**OBJECTIVE**
Produce word for word the lines of the data below running from the one that has "casing(hoist)" to the one that has "if empty is", inclusive, and no others.

**DATASET CONTENT**
************
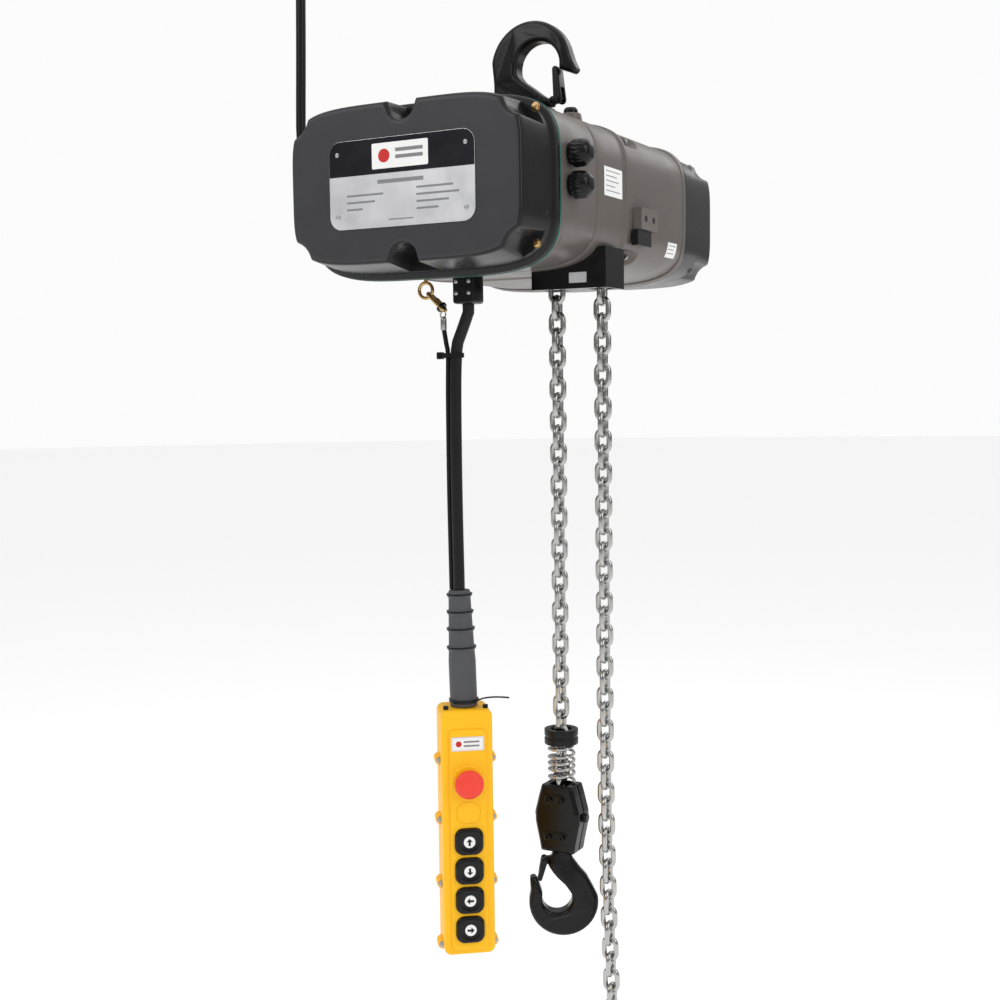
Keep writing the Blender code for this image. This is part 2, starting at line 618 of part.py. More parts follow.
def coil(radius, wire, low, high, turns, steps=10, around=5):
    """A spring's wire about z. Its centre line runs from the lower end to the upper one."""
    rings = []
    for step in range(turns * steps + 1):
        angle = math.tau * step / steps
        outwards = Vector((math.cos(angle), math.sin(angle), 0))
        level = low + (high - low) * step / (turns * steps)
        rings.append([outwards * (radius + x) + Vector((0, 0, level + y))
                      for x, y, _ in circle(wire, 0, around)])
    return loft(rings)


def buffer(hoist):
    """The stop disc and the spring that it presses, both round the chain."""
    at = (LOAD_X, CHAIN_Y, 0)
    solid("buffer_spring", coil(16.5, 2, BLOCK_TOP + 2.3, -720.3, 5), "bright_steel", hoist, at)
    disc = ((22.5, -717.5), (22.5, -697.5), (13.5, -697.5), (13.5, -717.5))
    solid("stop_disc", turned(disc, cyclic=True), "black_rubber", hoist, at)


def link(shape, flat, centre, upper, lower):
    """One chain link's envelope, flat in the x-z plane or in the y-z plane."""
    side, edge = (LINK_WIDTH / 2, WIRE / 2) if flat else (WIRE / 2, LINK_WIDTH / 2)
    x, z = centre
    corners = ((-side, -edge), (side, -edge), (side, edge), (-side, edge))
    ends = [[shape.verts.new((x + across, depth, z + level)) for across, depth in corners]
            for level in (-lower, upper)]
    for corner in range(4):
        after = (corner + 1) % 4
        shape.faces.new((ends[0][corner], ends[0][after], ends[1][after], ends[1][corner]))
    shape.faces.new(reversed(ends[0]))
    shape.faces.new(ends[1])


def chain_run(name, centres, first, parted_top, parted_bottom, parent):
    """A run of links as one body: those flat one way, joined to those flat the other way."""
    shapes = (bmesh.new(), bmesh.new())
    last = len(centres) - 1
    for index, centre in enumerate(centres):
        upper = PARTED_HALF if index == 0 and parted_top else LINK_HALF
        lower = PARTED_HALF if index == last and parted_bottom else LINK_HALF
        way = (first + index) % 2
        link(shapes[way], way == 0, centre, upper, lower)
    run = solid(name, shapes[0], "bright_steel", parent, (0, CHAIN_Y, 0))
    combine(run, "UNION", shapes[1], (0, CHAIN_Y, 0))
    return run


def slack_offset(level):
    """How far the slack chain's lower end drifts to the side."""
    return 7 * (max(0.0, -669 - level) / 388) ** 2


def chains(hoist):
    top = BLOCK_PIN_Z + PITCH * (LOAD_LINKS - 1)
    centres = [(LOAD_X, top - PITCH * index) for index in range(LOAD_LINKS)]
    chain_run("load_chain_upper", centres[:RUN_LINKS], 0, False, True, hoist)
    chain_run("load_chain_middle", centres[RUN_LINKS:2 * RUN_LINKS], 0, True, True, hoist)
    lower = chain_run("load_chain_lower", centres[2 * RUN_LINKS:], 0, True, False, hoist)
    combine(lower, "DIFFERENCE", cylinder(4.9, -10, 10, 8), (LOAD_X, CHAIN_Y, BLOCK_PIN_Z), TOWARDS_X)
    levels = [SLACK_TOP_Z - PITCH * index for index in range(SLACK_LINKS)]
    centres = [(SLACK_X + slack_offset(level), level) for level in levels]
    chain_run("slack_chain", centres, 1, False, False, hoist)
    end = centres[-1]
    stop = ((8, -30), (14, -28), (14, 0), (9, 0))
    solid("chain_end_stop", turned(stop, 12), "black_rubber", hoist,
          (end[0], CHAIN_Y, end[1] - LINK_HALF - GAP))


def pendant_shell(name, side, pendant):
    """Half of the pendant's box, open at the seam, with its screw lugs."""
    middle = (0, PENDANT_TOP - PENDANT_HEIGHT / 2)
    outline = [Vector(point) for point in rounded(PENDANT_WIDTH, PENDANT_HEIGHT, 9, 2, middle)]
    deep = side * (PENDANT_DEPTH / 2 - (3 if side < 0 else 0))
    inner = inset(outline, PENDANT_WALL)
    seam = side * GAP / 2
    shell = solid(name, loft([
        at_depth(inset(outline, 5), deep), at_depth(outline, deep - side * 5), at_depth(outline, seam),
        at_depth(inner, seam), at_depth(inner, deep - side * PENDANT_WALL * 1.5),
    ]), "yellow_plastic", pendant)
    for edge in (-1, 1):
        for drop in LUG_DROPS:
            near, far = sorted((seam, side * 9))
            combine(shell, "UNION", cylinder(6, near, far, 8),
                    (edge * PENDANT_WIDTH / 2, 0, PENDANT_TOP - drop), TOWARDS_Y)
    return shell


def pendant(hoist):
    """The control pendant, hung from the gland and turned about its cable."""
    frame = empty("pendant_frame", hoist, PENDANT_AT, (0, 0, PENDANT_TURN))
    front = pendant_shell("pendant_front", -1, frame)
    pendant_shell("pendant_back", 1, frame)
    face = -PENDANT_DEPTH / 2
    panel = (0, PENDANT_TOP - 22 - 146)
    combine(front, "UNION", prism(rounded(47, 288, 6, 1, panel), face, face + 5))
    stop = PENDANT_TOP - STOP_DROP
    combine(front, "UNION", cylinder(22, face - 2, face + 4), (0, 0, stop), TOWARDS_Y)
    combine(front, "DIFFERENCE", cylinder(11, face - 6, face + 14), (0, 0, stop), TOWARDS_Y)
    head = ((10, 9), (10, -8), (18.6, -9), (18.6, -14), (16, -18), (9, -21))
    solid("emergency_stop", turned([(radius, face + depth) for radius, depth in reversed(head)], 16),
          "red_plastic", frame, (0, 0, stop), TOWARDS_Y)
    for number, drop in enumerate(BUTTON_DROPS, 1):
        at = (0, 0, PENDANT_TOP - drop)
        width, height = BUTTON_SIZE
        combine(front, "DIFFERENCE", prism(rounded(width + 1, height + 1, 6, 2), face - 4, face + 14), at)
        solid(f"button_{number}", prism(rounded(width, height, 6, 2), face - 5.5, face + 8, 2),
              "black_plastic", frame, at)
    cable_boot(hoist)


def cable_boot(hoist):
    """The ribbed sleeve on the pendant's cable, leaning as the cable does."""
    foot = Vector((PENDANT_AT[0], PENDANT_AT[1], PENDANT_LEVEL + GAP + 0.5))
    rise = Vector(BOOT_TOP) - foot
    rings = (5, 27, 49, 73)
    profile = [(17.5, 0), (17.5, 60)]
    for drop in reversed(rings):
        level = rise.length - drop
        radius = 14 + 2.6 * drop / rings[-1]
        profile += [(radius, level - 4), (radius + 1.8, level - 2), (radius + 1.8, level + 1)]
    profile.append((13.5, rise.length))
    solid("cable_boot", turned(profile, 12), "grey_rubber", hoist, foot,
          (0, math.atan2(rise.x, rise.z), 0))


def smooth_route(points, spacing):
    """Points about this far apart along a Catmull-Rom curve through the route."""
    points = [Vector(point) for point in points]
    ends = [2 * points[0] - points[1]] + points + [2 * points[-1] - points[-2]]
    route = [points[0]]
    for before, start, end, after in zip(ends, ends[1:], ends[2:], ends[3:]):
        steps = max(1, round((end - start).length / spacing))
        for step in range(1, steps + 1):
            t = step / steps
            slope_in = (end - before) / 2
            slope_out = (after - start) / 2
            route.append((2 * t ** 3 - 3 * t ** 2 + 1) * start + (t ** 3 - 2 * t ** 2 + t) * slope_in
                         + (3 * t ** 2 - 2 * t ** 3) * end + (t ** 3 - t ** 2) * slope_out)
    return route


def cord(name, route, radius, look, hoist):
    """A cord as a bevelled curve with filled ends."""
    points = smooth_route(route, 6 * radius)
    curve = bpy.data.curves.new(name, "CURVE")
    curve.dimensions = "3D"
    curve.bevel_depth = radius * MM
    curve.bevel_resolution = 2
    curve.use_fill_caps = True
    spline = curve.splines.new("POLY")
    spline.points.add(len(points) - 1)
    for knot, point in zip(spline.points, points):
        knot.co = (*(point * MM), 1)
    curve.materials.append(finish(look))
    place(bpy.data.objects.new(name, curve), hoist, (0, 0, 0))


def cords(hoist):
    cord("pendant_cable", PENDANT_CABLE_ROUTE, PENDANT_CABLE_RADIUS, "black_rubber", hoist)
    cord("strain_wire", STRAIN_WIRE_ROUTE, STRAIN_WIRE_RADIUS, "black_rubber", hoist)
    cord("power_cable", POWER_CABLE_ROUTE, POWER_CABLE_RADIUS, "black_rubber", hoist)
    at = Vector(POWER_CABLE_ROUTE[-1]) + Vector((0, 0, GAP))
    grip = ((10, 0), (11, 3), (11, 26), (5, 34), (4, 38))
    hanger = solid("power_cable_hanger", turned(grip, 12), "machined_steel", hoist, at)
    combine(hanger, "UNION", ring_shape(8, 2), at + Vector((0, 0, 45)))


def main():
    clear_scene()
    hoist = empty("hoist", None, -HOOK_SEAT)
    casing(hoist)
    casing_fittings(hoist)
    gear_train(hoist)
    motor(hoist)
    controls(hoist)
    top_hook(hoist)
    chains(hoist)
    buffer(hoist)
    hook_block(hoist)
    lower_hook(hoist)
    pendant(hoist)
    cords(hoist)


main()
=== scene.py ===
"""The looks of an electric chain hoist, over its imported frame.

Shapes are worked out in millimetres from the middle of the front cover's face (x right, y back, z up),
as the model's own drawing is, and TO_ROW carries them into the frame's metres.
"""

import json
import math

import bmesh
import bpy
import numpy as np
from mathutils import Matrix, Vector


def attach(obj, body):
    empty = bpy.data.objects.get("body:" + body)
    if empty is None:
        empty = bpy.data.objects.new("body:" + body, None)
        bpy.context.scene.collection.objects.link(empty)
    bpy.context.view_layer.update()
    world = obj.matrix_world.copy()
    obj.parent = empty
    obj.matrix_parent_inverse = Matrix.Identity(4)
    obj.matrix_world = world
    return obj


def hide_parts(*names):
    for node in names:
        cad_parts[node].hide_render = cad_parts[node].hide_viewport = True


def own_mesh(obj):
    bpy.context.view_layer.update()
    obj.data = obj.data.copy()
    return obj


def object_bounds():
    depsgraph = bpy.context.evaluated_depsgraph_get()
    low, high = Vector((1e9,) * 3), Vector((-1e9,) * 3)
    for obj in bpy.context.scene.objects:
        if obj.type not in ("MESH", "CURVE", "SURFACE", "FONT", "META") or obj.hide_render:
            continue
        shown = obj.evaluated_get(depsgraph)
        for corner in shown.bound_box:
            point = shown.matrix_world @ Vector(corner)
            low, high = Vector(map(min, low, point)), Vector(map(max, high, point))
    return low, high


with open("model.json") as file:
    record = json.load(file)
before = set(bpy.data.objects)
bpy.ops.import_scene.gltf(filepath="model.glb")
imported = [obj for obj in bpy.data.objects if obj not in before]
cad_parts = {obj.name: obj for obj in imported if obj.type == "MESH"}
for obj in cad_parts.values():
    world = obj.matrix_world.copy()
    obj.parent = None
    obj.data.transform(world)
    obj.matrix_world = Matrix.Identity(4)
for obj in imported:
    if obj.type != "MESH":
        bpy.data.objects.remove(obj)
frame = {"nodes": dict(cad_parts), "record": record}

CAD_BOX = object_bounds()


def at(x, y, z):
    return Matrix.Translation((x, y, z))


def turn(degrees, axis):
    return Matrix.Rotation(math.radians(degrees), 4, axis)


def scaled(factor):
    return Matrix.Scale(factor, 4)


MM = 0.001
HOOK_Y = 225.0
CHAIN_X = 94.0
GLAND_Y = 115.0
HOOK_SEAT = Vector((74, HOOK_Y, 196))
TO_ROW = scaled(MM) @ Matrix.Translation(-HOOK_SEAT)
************
**CORRECT ANSWER**
    casing(hoist)
    casing_fittings(hoist)
    gear_train(hoist)
    motor(hoist)
    controls(hoist)
    top_hook(hoist)
    chains(hoist)
    buffer(hoist)
    hook_block(hoist)
    lower_hook(hoist)
    pendant(hoist)
    cords(hoist)


main()
=== scene.py ===
"""The looks of an electric chain hoist, over its imported frame.

Shapes are worked out in millimetres from the middle of the front cover's face (x right, y back, z up),
as the model's own drawing is, and TO_ROW carries them into the frame's metres.
"""

import json
import math

import bmesh
import bpy
import numpy as np
from mathutils import Matrix, Vector


def attach(obj, body):
    empty = bpy.data.objects.get("body:" + body)
    if empty is None:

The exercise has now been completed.